No caso da Americanas, Coelho afirma que o processo está tramitando regularmente, com "todos os esforços empreendidos no sentido da realização dos pagamentos aos credores, nos termos e condições estabelecidas para cada classe de credores em seu plano de recuperação judicial aprovado".

Do ponto de vista das ações, o professor Eduardo Becker, lembra que a Americanas já vinha numa situação complicada antes mesmo da descoberta das fraudes, com prejuízos recorrentes ao menos desde 2011. Agora, com uma dívida de R$ 38,8 bilhões e um patrimônio líquido negativo na casa dos R$ 30 bilhões, o quadro inspira cautela.

"A Americanas vai precisar se alavancar mais ainda, vai precisar de investidor, de aporte de capital. Ela vai precisar fazer um monte de coisas para poder se tornar uma empresa atrativa novamente", conclui Becker.
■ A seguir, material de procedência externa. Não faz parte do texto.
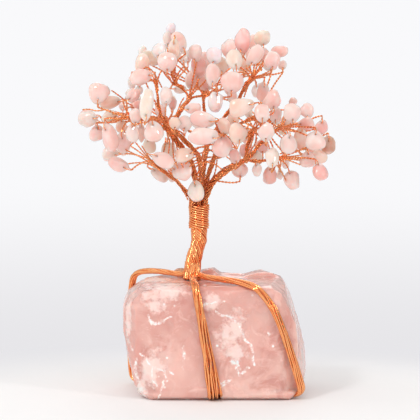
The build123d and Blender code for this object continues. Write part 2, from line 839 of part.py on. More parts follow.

Para Ricardo Teixeira, professor da FGV, agora cabe ao grupo de controladores da Americanas apresentar soluções para manter o negócio funcionando e fazer ele voltar a crescer. "É isso que se espera, mas hoje não há como se dizer o que é que deve acontecer", afirma.

O que diz a Americanas?

Em nota enviada ao Broadcast, a Americanas afirma que "cada investidor conta com uma estratégia própria de investimento", e que "o papel da companhia é oferecer ao mercado informações e transparência para a melhor compreensão possível de seus negócios e de seu potencial de criação de valor para qualquer acionista".

"Com a conversão de ações e a reestruturação da dívida, que passa a R$ 1,6 bilhão em novas debêntures, a Americanas entra em uma nova fase da sua trajetória de 95 anos no varejo brasileiro, ainda mais focada no seu plano de transformação para a geração de caixa sustentada, otimização do negócio e criação de novas avenidas de crescimento", acrescenta a nota.